I was just reading Per Olesen’s blog entry about Adobe Flex and the fact that it’s closed source and proprietary, and it hit me that the reason I haven’t tried Flex is because the source isn’t available. I remember years ago at eBay when we were using C#/ASP.NET 1.1 for internal web app development and it was so frustrating because when an exception was thrown inside the framework, you’d hit the “no source wall”: the place where the stack trace leads you to code that you can’t look at. At least in the Java framework I can trace through the code and even set breakpoints in framework code so I could figure out if it was my code’s fault or a bug in the framework. Usually it was my code, but whereas in Java I could figure out what I was doing wrong by looking at the Java framework code, in ASP.NET I often just gave up and tried a completely different way of solving the problem (usually by tossing out the use of ADO.NET). Sometimes I even went to the Mono source to see what they’re doing and it did help when I was creating ASP widgets, but it’s not the same thing as having all of the source available with the ability to step into it in a debugger.

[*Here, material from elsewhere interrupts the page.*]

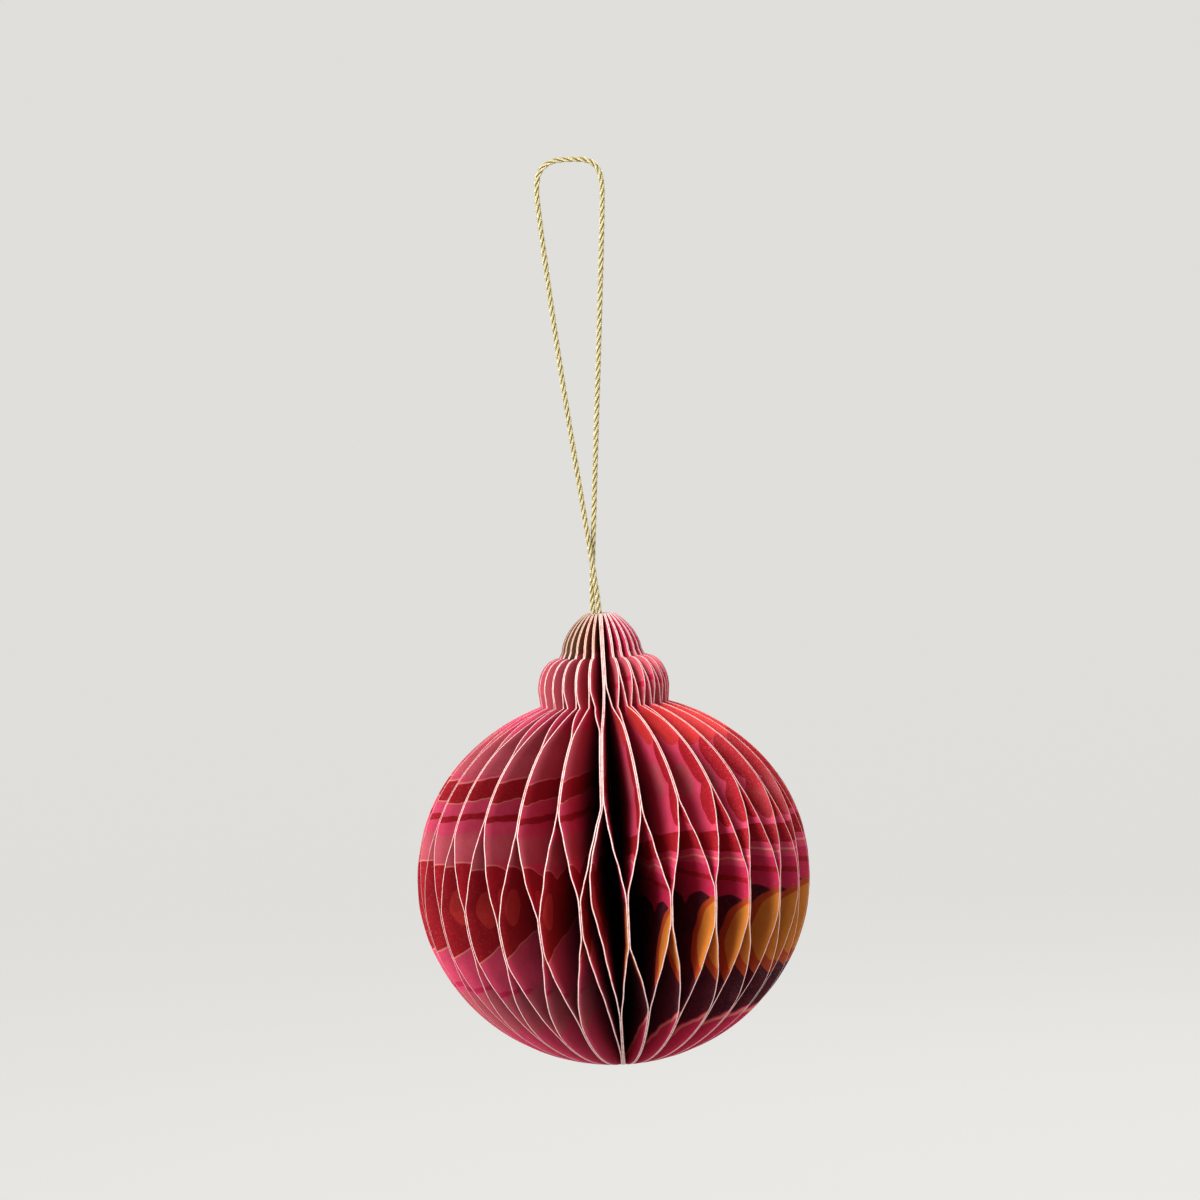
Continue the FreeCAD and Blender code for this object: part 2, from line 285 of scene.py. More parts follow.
class NodeSheet:
    """A material's nodes, added one after another."""

    def __init__(self, name):
        self.material = bpy.data.materials.new(name)
        self.material.use_nodes = True
        self.tree = self.material.node_tree
        self.shader = self.tree.nodes["Principled BSDF"]

    def put(self, target, value):
        """Link a socket to another, or set its value."""
        if isinstance(value, bpy.types.NodeSocket):
            self.tree.links.new(value, target)
        elif target.type == "RGBA" and len(value) == 3:
            target.default_value = (*value, 1)
        else:
            target.default_value = value

    def add(self, kind, inputs=(), **settings):
        """A node with its inputs, as a dictionary by name or a list in order."""
        node = self.tree.nodes.new(kind)
        for key, value in settings.items():
            setattr(node, key, value)
        pairs = inputs.items() if isinstance(inputs, dict) else enumerate(inputs)
        for key, value in pairs:
            self.put(node.inputs[key], value)
        return node

    def reckon(self, operation, *values):
        """A Math node's result."""
        return self.add("ShaderNodeMath", values, operation=operation).outputs[0]

    def parts(self, vector):
        """The three numbers of a vector."""
        return self.add("ShaderNodeSeparateXYZ", [vector]).outputs

    def map(self, name):
        """A map of the piece, by its name."""
        return self.add("ShaderNodeUVMap", uv_map=name).outputs[0]

    def scaled(self, vector, scales):
        """A vector with each of its numbers scaled."""
        return self.add("ShaderNodeVectorMath", [vector, scales], operation="MULTIPLY").outputs[0]

    def span(self, value, low, high, to_low=0.0, to_high=1.0):
        """A value taken smoothly from one span to another."""
        node = self.add(
            "ShaderNodeMapRange",
            {"Value": value, "From Min": low, "From Max": high, "To Min": to_low, "To Max": to_high},
            interpolation_type="SMOOTHSTEP",
        )
        return node.outputs["Result"]

    def mix(self, share, first, second, blend="MIX"):
        """Two colours mixed."""
        node = self.tree.nodes.new("ShaderNodeMix")
        node.data_type = "RGBA"
        node.blend_type = blend
        self.put(node.inputs[0], share)
        self.put(node.inputs[6], first)
        self.put(node.inputs[7], second)
        return node.outputs[2]

    def noise(self, vector, scale, detail=2.0, roughness=0.5):
        """Noise of a scale in 1/m, from 0 to 1."""
        node = self.add(
            "ShaderNodeTexNoise",
            {"Vector": vector, "Scale": scale, "Detail": detail, "Roughness": roughness},
        )
        return node.outputs[0]

    def bump(self, height, strength, distance, normal=None):
        """A surface's normal over a height, on top of another bump where one is given."""
        inputs = {"Height": height, "Strength": strength, "Distance": distance}
        if normal is not None:
            inputs["Normal"] = normal
        return self.add("ShaderNodeBump", inputs).outputs[0]

    def object_place(self):
        """The place in metres in the shared frame."""
        return self.add("ShaderNodeTexCoord").outputs["Object"]

    def set(self, **sockets):
        """Values or links of the shader's own sockets, with _ for a space."""
        for key, value in sockets.items():
            self.put(self.shader.inputs[key.replace("_", " ")], value)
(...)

I haven’t followed .NET development much since I left eBay, but I’ve noticed that Microsoft has opened up some of the .NET framework source, which is definitely a move in the right direction.
So, I guess subconsciously I’ve been staying away from otherwise appealing frameworks if I can’t access the source code. And it doesn’t have to be “open source”, as in GPL, LGPL, etc., but I at least want the option of seeing it if I need to. I don’t mind proprietary, but without the source, I’m going to choose another framework, my time is too valuable to hit my head against the wall otherwise.